Thinking About Progressive Timestamp Input Fields

While using a system that required me to enter a full timestamp, complete with milliseconds, reminded me of a timestamp variant I added to a project.

This was a text field that allowed the user to enter progressively longer timestamps that deviated from the current time. For example, a user could enter a timestamp like 12:20, which would be interpreted as 12:20 of the current day (I can’t remember the timezone but I think it was UTC). When prefixed with a single integer separated with a space, as in 5 12:20, it would interpret it as 12:20 of the 5th day of the current month. The month could be specified by prepending an integer followed by a dash, e.g. 3-5 12:20 would be interpreted as 12:20 of the 5th of March. Also possible were entering just the day, as in 3-5, which would be interpreted as the current time of that particular day.

I can’t remember how robust the whole thing was but I wouldn’t say it was an approach that’s applicable in all use-cases. It was for a system for searching over a few months worth of data at best, dealing with timestamps with second-level resolution. Making it approachable to users was also a challenge. I settled on adding a tooltip explaining the whole format when the user moused over the text field, which I agree is not a great solution, but was easy enough to code up.
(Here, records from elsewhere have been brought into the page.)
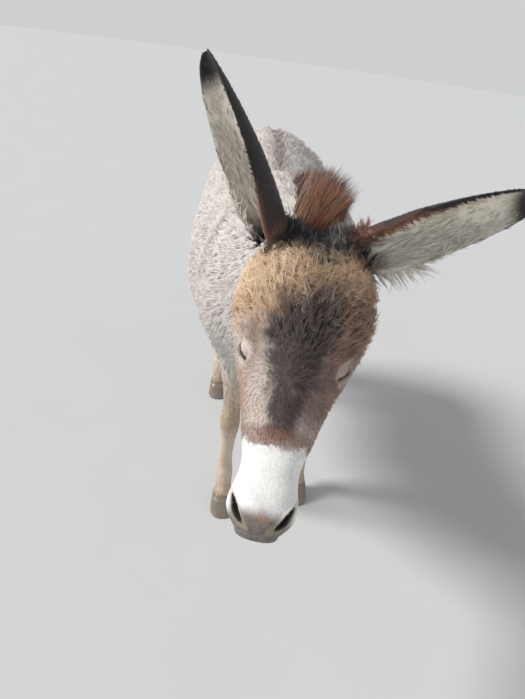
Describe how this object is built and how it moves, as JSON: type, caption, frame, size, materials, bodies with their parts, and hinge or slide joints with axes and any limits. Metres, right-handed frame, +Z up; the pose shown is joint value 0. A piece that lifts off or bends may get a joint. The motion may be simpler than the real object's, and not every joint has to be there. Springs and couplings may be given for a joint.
{
  "type": "donkey figure",
  "caption": "Life-size standing donkey, head lowered and turned to its right, right ear up, left ear held out sideways; a still museum figure with fluffy coat",
  "frame": {"origin": "on the ground under the middle of the bounding box", "axes": "+Z up, the donkey faces -Y, its left side is towards +X"},
  "size_m": [0.6098, 1.6446, 1.313],
  "materials": {
    "face_coat": "matt fur",
    "body_coat": "matt fur",
    "leg_coat": "short matt fur",
    "ear_coat": "matt fur",
    "eye": "wet gloss",
    "mane_hair": "upright hair",
    "tail_hair": "long hair",
    "hoof": "horn"
  },
  "bodies": {
    "root": {"head": "face_coat", "neck": "body_coat", "trunk": "body_coat", "foreleg_left": "leg_coat", "foreleg_right": "leg_coat", "hindleg_left": "leg_coat", "hindleg_right": "leg_coat", "ear_left": "ear_coat", "ear_right": "ear_coat", "eye_left": "eye", "eye_right": "eye", "mane": "mane_hair", "tail": "body_coat", "tail_tuft": "tail_hair", "hoof_fore_left": "hoof", "hoof_fore_right": "hoof", "hoof_hind_left": "hoof", "hoof_hind_right": "hoof"}
  },
  "joints": []
}
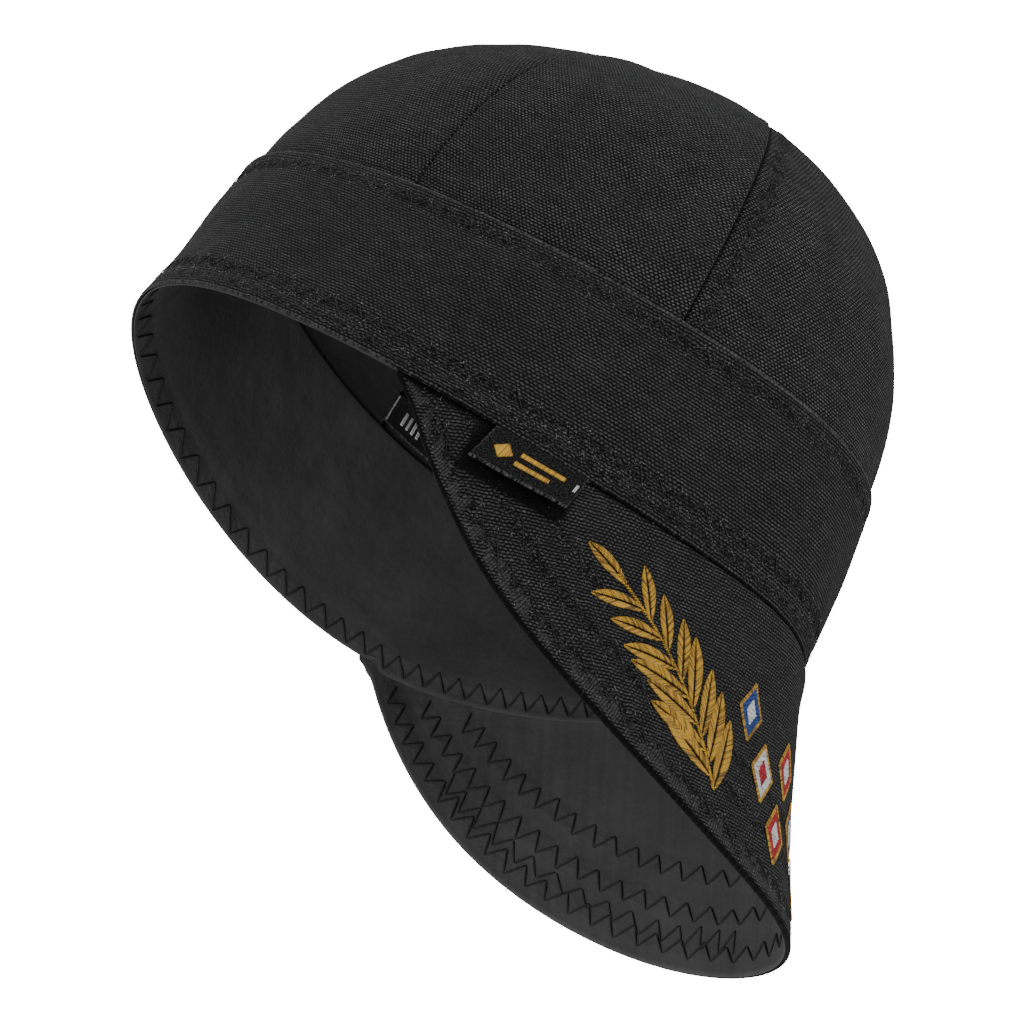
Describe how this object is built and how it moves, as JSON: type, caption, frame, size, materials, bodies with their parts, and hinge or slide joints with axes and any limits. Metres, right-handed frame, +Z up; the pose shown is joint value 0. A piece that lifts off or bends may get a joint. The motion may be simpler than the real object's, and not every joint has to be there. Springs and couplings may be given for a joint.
{
  "type": "welding cap",
  "caption": "Black cotton welding cap: a six-panel crown on a turned-up side band, a lined head opening and a deep stitched brim that hangs over one edge.",
  "frame": {"origin": "middle of the head opening, level with the rim at the forehead and the nape, where a head holds the cap", "axes": "+Z up through the crown, -Y forward over the brim, -X towards the wearer's right, where the woven tab is"},
  "size_m": [0.1942, 0.2338, 0.2057],
  "materials": {
    "crown_duck": "matt black cotton duck, plain weave",
    "band_duck": "matt black cotton duck, plain weave, folded upper edge",
    "lining_duck": "matt black cotton, plain weave, zigzag stitched",
    "brim_duck": "matt black cotton duck, quilted by rows of zigzag",
    "woven_tape": "black woven tape with a slight sheen"
  },
  "bodies": {
    "root": {"crown_front_right": "crown_duck", "crown_front_left": "crown_duck", "crown_side_right": "crown_duck", "crown_side_left": "crown_duck", "crown_rear_right": "crown_duck", "crown_rear_left": "crown_duck", "side_band": "band_duck", "lining_band": "lining_duck", "brim": "brim_duck", "woven_tab": "woven_tape", "size_label": "woven_tape"}
  },
  "joints": []
}
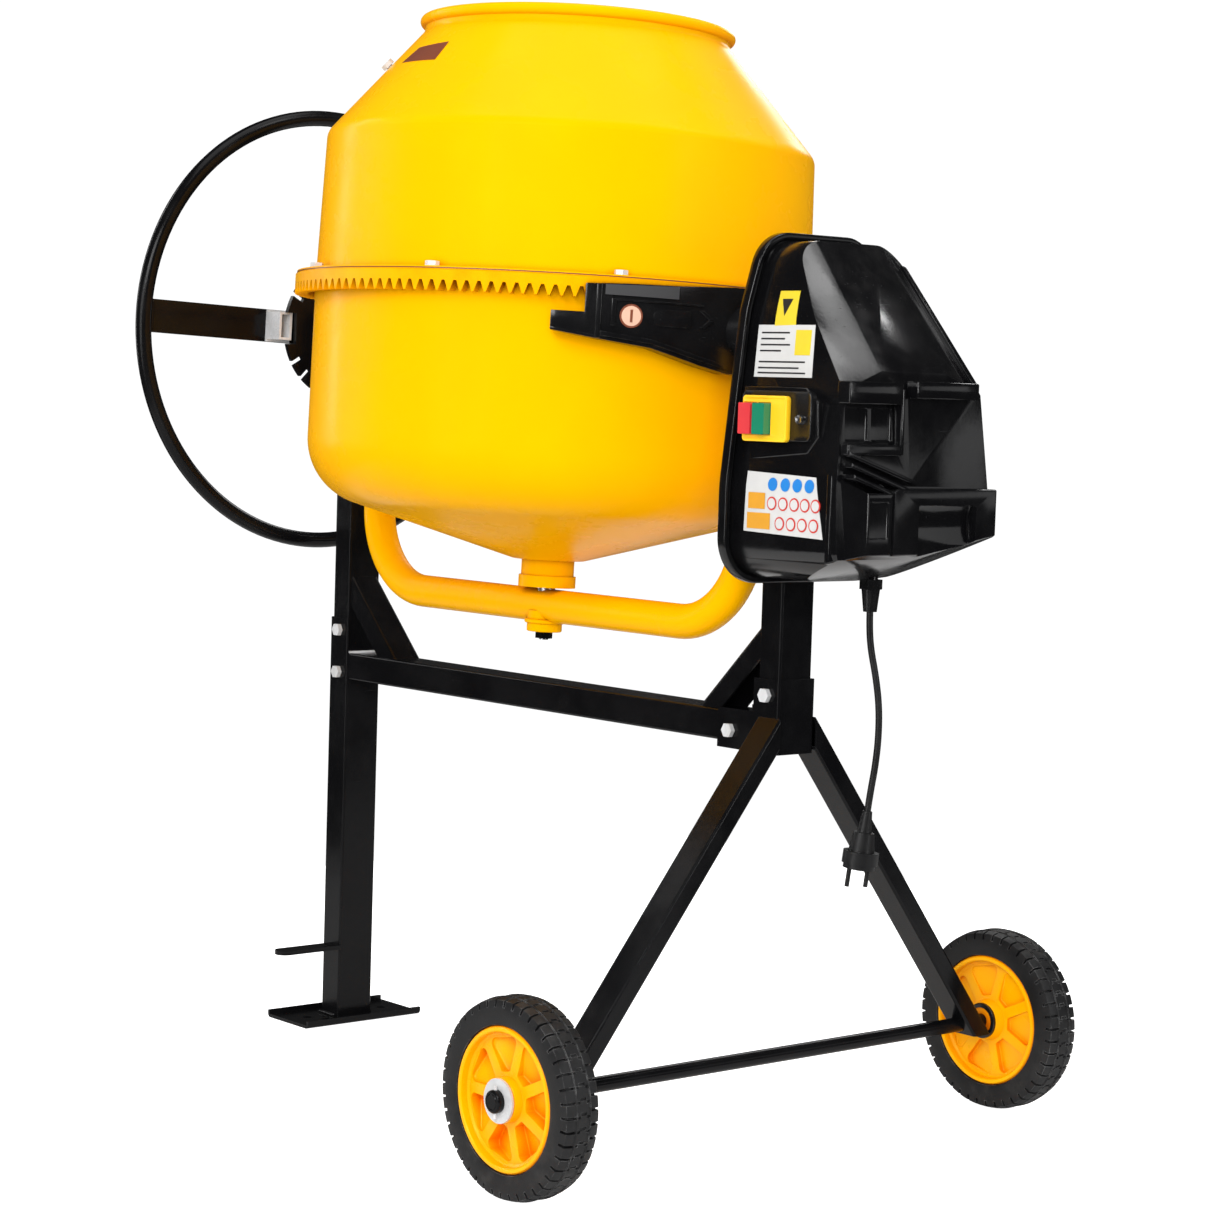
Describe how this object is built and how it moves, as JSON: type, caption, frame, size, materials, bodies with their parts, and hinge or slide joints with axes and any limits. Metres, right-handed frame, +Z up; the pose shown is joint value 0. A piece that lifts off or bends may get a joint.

Thinking about it now, it would be nice if more timestamp fields supported something like this. But then, I need to be really invested in the system I’m using in order to care. And I think this is where such a feature could potentially be less useful that I imagined. It’s easy enough for me to add it, especially when I had fun working on the project. But if it’s a piece of software that users endure more than enjoy, I don’t think they would notice it (unless things go wrong). For all I know, the system I’m using right now has a super whizzbang mini-language for entering timestamps that I could only dream about, if only I cared to look it up.